Like Japan, South Korea, and fellow, more-developed Asian economies, Singapore has a baby shortage. The birth rate is low, with the government reporting in September that the total fertility rate was 1.29 last year. That’s well below the replacement level of 2.1. While the government has tried to encourage Singaporeans to have larger families, the country for now relies largely on immigration for its population growth.
But Singapore has another problem: A country with a population of 5.4 million has 1.1 million foreign workers—and many Singaporeans aren’t happy about having so many foreigners in their midst.
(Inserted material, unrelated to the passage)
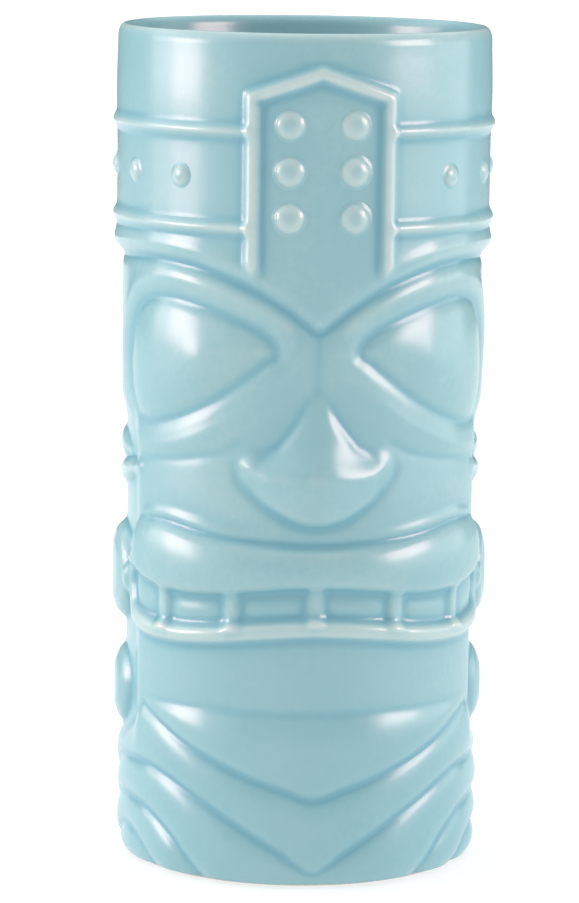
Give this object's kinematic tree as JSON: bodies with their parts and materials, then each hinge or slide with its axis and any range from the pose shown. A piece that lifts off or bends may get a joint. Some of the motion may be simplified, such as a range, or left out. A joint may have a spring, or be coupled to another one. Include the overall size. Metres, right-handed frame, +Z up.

In February, thousands gathered in a downtown park to protest a government proposal that would allow more foreigners to work in the city-state.
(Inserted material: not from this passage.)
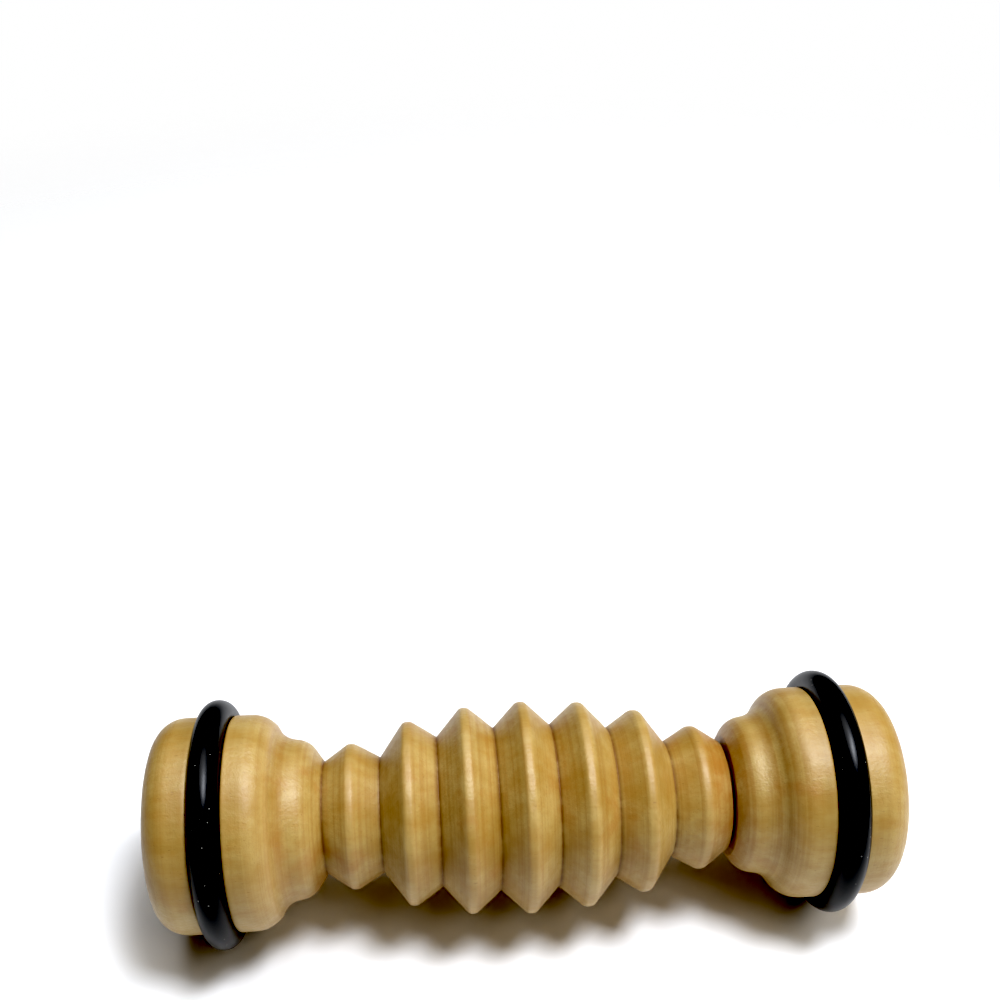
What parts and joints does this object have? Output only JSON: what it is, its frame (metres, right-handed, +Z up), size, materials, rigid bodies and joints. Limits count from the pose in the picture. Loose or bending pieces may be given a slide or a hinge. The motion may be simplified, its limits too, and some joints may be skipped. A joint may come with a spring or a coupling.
{
  "type": "foot massage roller",
  "caption": "Turned wooden foot roller: V-cut ridges swelling to the middle between two rounded knobs, each with a black rubber ring in a groove.",
  "frame": {"origin": "on the surface that the roller lies on, under its middle, halfway between the two rubber rings", "axes": "+X along the roller's axis, towards the knob beside the narrow parting cut; +Z up; +Y level, away from the person using it"},
  "size_m": [0.17, 0.0578, 0.0577],
  "materials": {
    "wood": "pale turned wood, satin varnish",
    "rubber": "smooth moulded black rubber"
  },
  "bodies": {
    "root": {"wooden_body": "wood", "left_ring": "rubber", "right_ring": "rubber"}
  },
  "joints": []
}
Opposition to immigration is putting pressure on the government, which has been tightening its policy on foreign workers for several years. In September, the government announced its latest move, a new policy to encourage white-collar employers to look first to hire locals. Now, a week after hundreds of foreign workers rioted in the worst unrest in decades, the government is sticking with a plan to make it more difficult for foreigners to work in Singapore, Acting Manpower Minister Tan Chuan-Jin told Bloomberg Television today. “We are continuing to tighten our manpower policies,” he said in an interview, “because we do want to move to a leaner approach.”
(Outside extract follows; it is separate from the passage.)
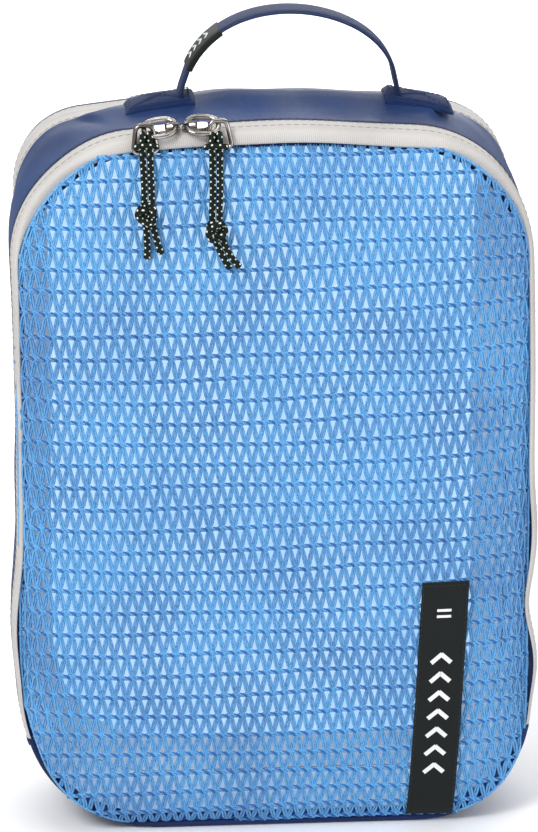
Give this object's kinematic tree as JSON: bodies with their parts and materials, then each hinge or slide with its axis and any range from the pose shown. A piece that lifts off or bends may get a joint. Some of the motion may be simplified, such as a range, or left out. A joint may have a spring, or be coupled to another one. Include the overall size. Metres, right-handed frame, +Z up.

The worry about immigration might puzzle an outsider because very few people in Singapore can’t find work. Indeed, the city-state has one of the world’s tightest job markets. The unemployment rate for Singapore citizens was just 2.8 percent in the three months that ended in September, the government announced on Friday. The overall unemployment rate in the quarter was just 1.8 percent, and the city-state added 33,100 jobs, better than the government’s earlier estimate of 28,100.
Also, more jobs are available. According to the Manpower Ministry, job vacancies increased 5.9 percent in the quarter, with the seasonally adjusted ratio of job vacancies to jobless people at its highest level since 2007, the year before the Lehman Brothers bankruptcy and the onset of the global financial crisis, the Straits Times reported on Saturday.
Still, many local residents are anxiously following the wild ups and downs of the Singapore economy since the global financial crisis began. Growth plunged in the first quarter of 2009, contracting almost 9 percent, and then soared the following year, with growth just shy of 20 percent. More recently, though, came a stagnant quarter in 2012 and another this year.
The short-term picture is improving. The economy will grow from 3.5 percent to 4 percent this year, according to the Monetary Authority of Singapore. And growth will be 3.8 percent next year and 4.2 percent in 2015, Goldman Sachs said in a forecast published on Dec. 11. Tomorrow, Singapore will announce its foreign trade numbers for November, and Moody’s Analytics expects a 7 percent increase, thanks largely to a recovery in global tech demand that has already helped other electronics-heavy exporters such as Taiwan. “Steadily improving prospects in the U.S. and stability in the euro zone are encouraging firms to invest,” Moody’s economists write in a report published today. “A cyclical recovery in pharmaceutical exports likely gave Singapore’s exports a further boost in November.”
More economic growth may make the job market even tighter—and add to demand for more workers from outside the country.